Presentation from CAISO
In this light, one could imagine a different project – one that moves truckloads of green ammonia to hydrogen fueling stations throughout Southern California instead truckloads of cow manure to Long Beach. Such a project would fit into the vision of the California Independent System Operator (CAISO), the operator of most of the state’s electric grid. The vision was articulated by Angelina Galiteva, a member of the CAISO Board of Governors, during her workshop presentation. Galiteva highlighted the grid management challenges the state is encountering as it moves toward its goal of 50% renewable electricity by 2030: variable and unpredictable output from renewable generating assets in short-term (minute-by-minute), mid-term (diurnal) and long-term (seasonal) contexts, including such a surfeit of output from solar installations during mid-day hours that baseload generating plants can not be turned down far enough to compensate. In response, CAISO has taken steps to “enable transmission-connected storage and distribution-connected resources to participate in ISO market” and is awaiting results from the California Energy Commission’s long-term program of research into energy storage technologies.

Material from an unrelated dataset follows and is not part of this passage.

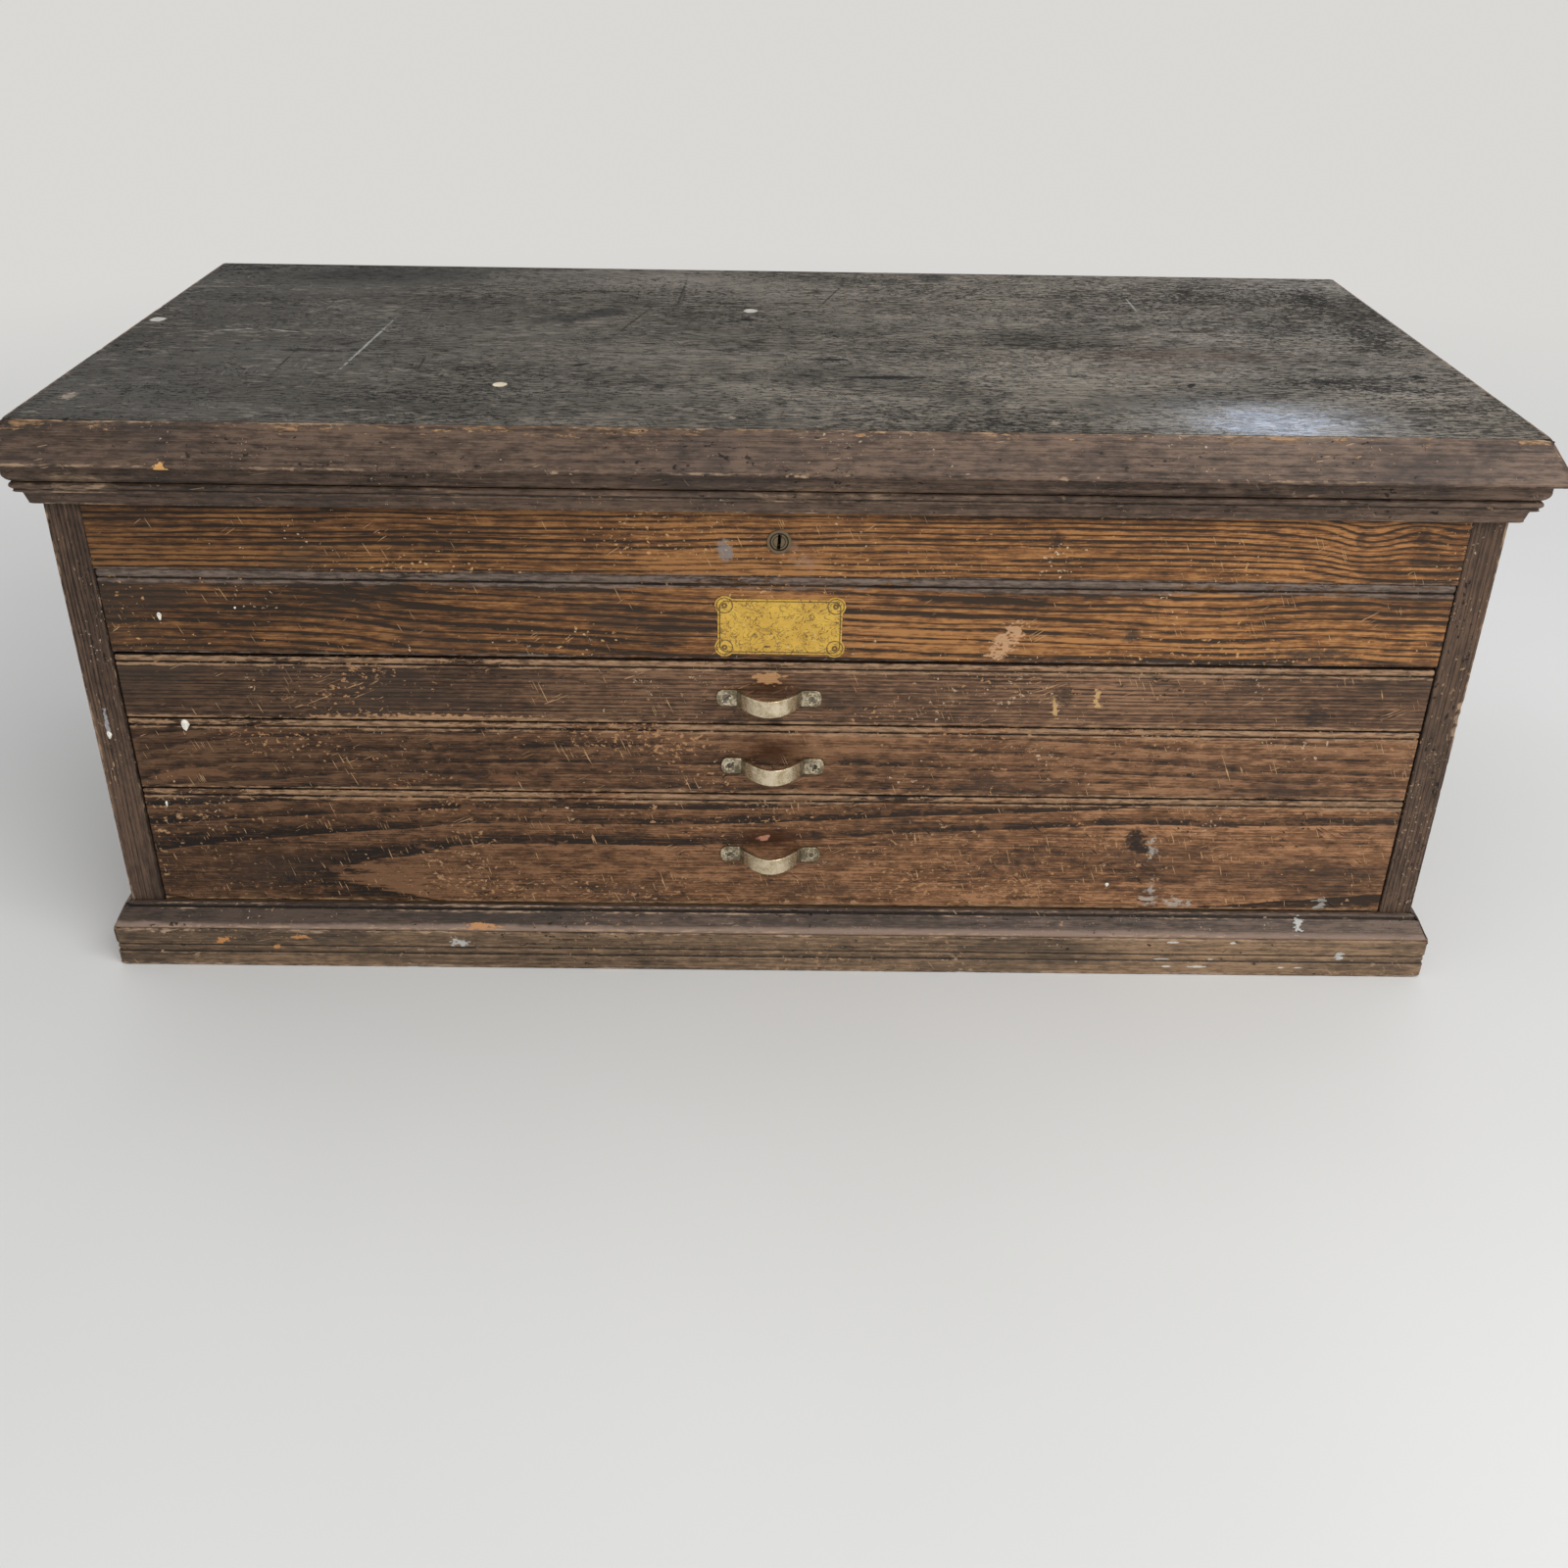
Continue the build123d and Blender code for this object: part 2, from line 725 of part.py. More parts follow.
def till_rail(side):
    """The strip that one end of the till slides on."""
    x0 = inner_half - till_rail_thickness
    x1 = inner_half
    if side < 0:
        x0, x1 = -x1, -x0
    return box(x0, x1, rail_inner_y, back_inner_y, till_rail_z, till_rail_z + till_rail_height)


def write_case():
    """Write the boards of the case."""
    side = side_board()
    write("side_right", side)
    write("side_left", mirror(side, about=Plane.YZ))
    write("back_boards", *back_boards())
    write("bottom_board", bottom_board())
    write("well_floor", well_floor())
    write("label_rail", label_rail())
    write("lock_rail", lock_rail())
    for name, sign in (("right", 1), ("left", -1)):
        runners = [runner_block(z, height, sign) for z, height, _ in DRAWERS.values()]
        write(f"drawer_runners_{name}", *runners)
    write("till_rails", till_rail(-1), till_rail(1))
    write("label_plate", label_plate())


def write_lock():
    """Write the pieces of the lock."""
    write("lock_case", lock_case())
    write("lock_barrel", lock_barrel())
    write("lock_plug", lock_plug())
    write("lock_bolt", lock_bolt())
    write("lock_link_plate", lock_link_plate())


def write_hinges():
    """Write the hinge leaves and pins, and the screws of the case."""
    top = case_height
    case_leaves = []
    lid_leaves = []
    pins = []
    for index, centre in enumerate(hinge_centres):
        lower = hinge_leaf(centre, top - hinge_leaf_thickness, top, 0)
        upper = hinge_leaf(centre, lid_z, lid_z + hinge_leaf_thickness, 1)
        case_leaves.append(with_holes(lower, case_leaf_screws()[3 * index:3 * index + 3]))
        lid_leaves.append(with_holes(upper, lid_leaf_screws()[3 * index:3 * index + 3]))
        x0 = centre - hinge_length / 2
        pins.append(rod_x(hinge_pin_radius, hinge_y, hinge_z, x0, x0 + hinge_length))
    write("hinge_case_leaves", *case_leaves)
    write("hinge_lid_leaves", *lid_leaves)
    write("hinge_pins", *pins)
    screws = [place * wood_screw() for place in case_leaf_screws() + lock_plate_screws()]
    write("case_screws", *screws)


def batten_y():
    """Front and rear ends of the battens, clear of the case."""
    return rail_inner_y + batten_end_gap, back_inner_y - batten_end_gap


def batten_screws():
    """Where screws hold the battens to the lid."""
    y0, y1 = batten_y()
    middle = (y0 + y1) / 2
    places = []
    for x in batten_centres:
        for step in (-1, 0, 1):
            y = middle + step * batten_screw_spacing
            places.append(upward(x, y, lid_z - batten_thickness, batten_screw_turn * step))
    return places


def lid_battens():
    """Two cleats that keep the lid flat."""
    y0, y1 = batten_y()
    battens = []
    for index, x in enumerate(batten_centres):
        half = batten_width / 2
        batten = box(x - half, x + half, y0, y1, lid_z - batten_thickness, lid_z)
        battens.append(with_holes(batten, batten_screws()[3 * index:3 * index + 3]))
    return battens


def lid_panel():
    """The board of the lid, with pockets for the hinges and the staple plate."""
    reach = half_width + lid_panel_overhang
    panel = box(-reach, reach, front_y - lid_panel_overhang, back_y, lid_z, lid_top_z)
    for centre in hinge_centres:
        panel -= leaf_recess(centre, lid_z, lid_z + hinge_leaf_thickness)
    panel -= link_plate_outline()
    return with_holes(panel, lid_leaf_screws() + link_plate_screws() + batten_screws())


def write_lid():
    """Write the lid and what is fixed to it."""
    write("lid_panel", lid_panel())
    write_mouldings("lid_rim", rim_profile())
    write_mouldings("lid_skirt", skirt_profile())
    write("lid_battens", *lid_battens())
    places = lid_leaf_screws() + link_plate_screws() + batten_screws()
    write("lid_screws", *[place * wood_screw() for place in places])


def dovetails(z, height):
    """The tails on the front end of a drawer side, as one (y, z) outline each."""
    side_height = height - drawer_side_drop
    count = max(2, round(side_height / dovetail_pitch))
    pitch = side_height / count
    y_root = front_y + drawer_front_thickness
    y_end = y_root - dovetail_length
    half_root = pitch * dovetail_share / 2
    half_end = half_root + dovetail_flare
    tails = []
    for index in range(count):
        middle = z + (index + 0.5) * pitch
        points = [
            (y_root, middle - half_root),
            (y_root, middle + half_root),
            (y_end, middle + half_end),
            (y_end, middle - half_end),
        ]
        tails.append(make_face(Polyline(*points, close=True)))
    return tails


def drawer_bottom(z):
    """The thin panel held in grooves of the drawer's front and sides."""
    reach = inner_half - drawer_side_gap - drawer_side_thickness + drawer_bottom_groove
    y0 = front_y + drawer_front_thickness - drawer_bottom_groove
    y1 = back_inner_y - drawer_rear_gap
    z0 = z + drawer_bottom_lift
    return box(-reach, reach, y0, y1, z0, z0 + drawer_bottom_thickness)


def drawer_back(z, height):
    """The back of a drawer, above its bottom panel and let into its sides."""
    reach = inner_half - drawer_side_gap - drawer_side_thickness + drawer_back_housing
    y1 = back_inner_y - drawer_rear_gap - drawer_back_inset
    z0 = z + drawer_bottom_lift + drawer_bottom_thickness
    z1 = z + height - drawer_side_drop - drawer_back_drop
    return box(-reach, reach, y1 - drawer_back_thickness, y1, z0, z1)


def drawer_side(z, height):
    """The right side of a drawer, dovetailed at the front and grooved for its runner."""
    x1 = inner_half - drawer_side_gap
    x0 = x1 - drawer_side_thickness
    y0 = front_y + drawer_front_thickness
    y1 = back_inner_y - drawer_rear_gap
    side = box(x0, x1, y0, y1, z, z + height - drawer_side_drop)
    for tail in dovetails(z, height):
        side += along_x(tail, x0, x1)
    side -= drawer_bottom(z)
    side -= drawer_back(z, height)
    groove_x = inner_half - runner_reach - runner_end_clearance
    half_groove = runner_height / 2 + runner_clearance
    middle = z + height / 2
    return side - box(groove_x, x1, y0, y1, middle - half_groove, middle + half_groove)


def pull_screw_places(z, height, offset):
    """Where two screws hold a pull to its drawer front."""
    x = offset[0]
    middle = z + height / 2 + offset[1]
    y = front_y - pull_strap
    half = pull_screw_spacing / 2
    left_turn, right_turn = pull_screw_turns
    return [inward(x - half, y, middle, left_turn), inward(x + half, y, middle, right_turn)]


def drawer_front(z, height, offset):
    """A beaded drawer front with sockets for the dovetails."""
    reach = inner_half - drawer_side_gap
    front = along_x(beaded_profile(drawer_front_thickness, z, height), -reach, reach)
    for tail in dovetails(z, height):
        front -= along_x(tail, reach - drawer_side_thickness, reach)
        front -= along_x(tail, -reach, drawer_side_thickness - reach)
    front -= drawer_bottom(z)
    return with_holes(front, pull_screw_places(z, height, offset))


def pull(z, height, offset):
    """A strap bent out into a half-round bow between two screwed feet."""
    foot_length = (pull_length - 2 * pull_bow_radius) / 2 + pull_strap
    foot_x = pull_length / 2 - foot_length / 2
    outline = Circle(pull_bow_radius) - Circle(pull_bow_radius - pull_strap)
    outline &= Pos(0, pull_bow_radius / 2) * Rectangle(2 * pull_bow_radius, pull_bow_radius)
    for sign in (-1, 1):
        outline += Pos(sign * foot_x, pull_strap / 2) * Rectangle(foot_length, pull_strap)
    meeting = math.sqrt(pull_bow_radius ** 2 - pull_strap ** 2)
    inside_corners = [
        corner for corner in outline.vertices()
        if abs(abs(corner.X) - meeting) < 0.01 and abs(corner.Y - pull_strap) < 0.01
    ]
    outline = fillet(inside_corners, pull_fillet)
    x = offset[0]
    middle = z + height / 2 + offset[1]
    place = Plane(origin=(x, front_y, middle - pull_height / 2), x_dir=(-1, 0, 0), z_dir=(0, 0, 1))
    strap = extrude(place * outline, pull_height, dir=(0, 0, 1))
    ends = strap.edges().filter_by(Axis.Y).group_by(Axis.X)
    strap = fillet(ends[0] + ends[-1], pull_corner)
    return with_holes(strap, pull_screw_places(z, height, offset))


def write_drawer(name, z, height, offset):
    """Write one drawer."""
    side = drawer_side(z, height)
    write(f"{name}_drawer_front", drawer_front(z, height, offset))
    write(f"{name}_drawer_sides", side, mirror(side, about=Plane.YZ))
    write(f"{name}_drawer_back", drawer_back(z, height))
    write(f"{name}_drawer_bottom", drawer_bottom(z))
    write(f"{name}_drawer_pull", pull(z, height, offset))
    screws = [place * wood_screw() for place in pull_screw_places(z, height, offset)]
    write(f"{name}_pull_screws", *screws)


def write_till():
    """Write the sliding till."""
    half = inner_half - till_side_gap
    y1 = back_inner_y - till_rear_gap
    y0 = y1 - till_depth
    top = till_z + till_height
    panel_z = till_z + till_bottom_lift
    panel = box(-half + till_end_wall - till_groove, half - till_end_wall + till_groove,
                y0 + till_wall - till_groove, y1 - till_wall + till_groove,
                panel_z, panel_z + till_bottom_thickness)
    pitch = 2 * half / (till_divider_count + 1)
    divider_z = panel_z + till_bottom_thickness
    dividers = []
    for index in range(till_divider_count):
        x = -half + (index + 1) * pitch
        divider = box(x - till_divider_thickness / 2, x + till_divider_thickness / 2,
                      y0 + till_wall - till_divider_housing, y1 - till_wall + till_divider_housing,
                      divider_z, top - till_divider_drop)
        dividers.append(divider)
    long_walls = []
    for wall_y in (y0, y1 - till_wall):
        wall = box(-half + till_end_wall, half - till_end_wall, wall_y, wall_y + till_wall, till_z, top)
        wall -= panel
        for divider in dividers:
            wall -= divider
        long_walls.append(wall)
    ends = []
    for x0 in (-half, half - till_end_wall):
        ends.append(box(x0, x0 + till_end_wall, y0, y1, till_z, top) - panel)
    write("till_long_walls", *long_walls)
    write("till_ends", *ends)
    write("till_bottom", panel)
    write("till_dividers", *dividers)


write_case()
write_mouldings("plinth", plinth_profile())
write_mouldings("base_cap", cap_profile())
write_mouldings("cornice", cornice_profile())
write_lock()
write_hinges()
write_lid()
for drawer_name, drawer_sizes in DRAWERS.items():
    write_drawer(drawer_name, *drawer_sizes)
write_till()
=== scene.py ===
import math

import bmesh
import bpy
import numpy as np
from mathutils import Matrix, Vector, noise


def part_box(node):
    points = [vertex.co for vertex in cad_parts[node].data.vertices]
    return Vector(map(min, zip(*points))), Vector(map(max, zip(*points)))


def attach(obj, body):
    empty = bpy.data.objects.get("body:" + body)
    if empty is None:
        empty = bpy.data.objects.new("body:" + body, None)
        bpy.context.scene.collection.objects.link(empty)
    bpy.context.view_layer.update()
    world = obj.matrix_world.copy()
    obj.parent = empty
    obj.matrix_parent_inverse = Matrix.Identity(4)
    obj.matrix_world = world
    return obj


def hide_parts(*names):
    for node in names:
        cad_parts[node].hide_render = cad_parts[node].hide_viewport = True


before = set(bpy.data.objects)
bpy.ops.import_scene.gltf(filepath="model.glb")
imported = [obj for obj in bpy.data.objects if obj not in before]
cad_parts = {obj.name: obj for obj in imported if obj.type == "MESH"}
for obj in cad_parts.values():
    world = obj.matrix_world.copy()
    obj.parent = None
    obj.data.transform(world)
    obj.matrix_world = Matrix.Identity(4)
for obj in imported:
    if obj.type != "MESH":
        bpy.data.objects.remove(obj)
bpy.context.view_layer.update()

MM = 0.001

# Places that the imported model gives, in metres
side_low, side_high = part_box("side_right")
case_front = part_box("lock_rail")[0].y
case_back, case_half, case_top = side_high.y, side_high.x, side_high.z
inner_half = side_low.x
lid_base, lid_top = (corner.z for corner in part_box("lid_panel"))
lid_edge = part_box("lid_panel")[1].y
plinth_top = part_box("plinth_front")[1].z
lock_centre = sum(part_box("lock_barrel"), Vector()) / 2
plug_radius = (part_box("lock_plug")[1].z - lock_centre.z) / MM

# The same in millimetres
front_mm, back_mm, half_mm = case_front / MM, case_back / MM, case_half / MM
inner_mm, lid_mm, lid_top_mm = inner_half / MM, lid_base / MM, lid_top / MM

DRAWERS = ("top", "middle", "bottom")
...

The alternative hydrogen production project could be the world’s first at-scale demonstration of distributed ammonia production as a grid-balancing energy storage asset. In combination with deployment of ammonia-based hydrogen fueling stations, it would simultaneously serve at least three of the state’s sustainable energy goals: production of cost-competitive renewable hydrogen, reduction of station-dispensed hydrogen fuel, and balancing of the state’s grid as it becomes majority-renewable. And ultimately, it would be a form of technology development diversification that would lessen the risk of the state’s bold march down the hydrogen energy path ending in a technological dead end.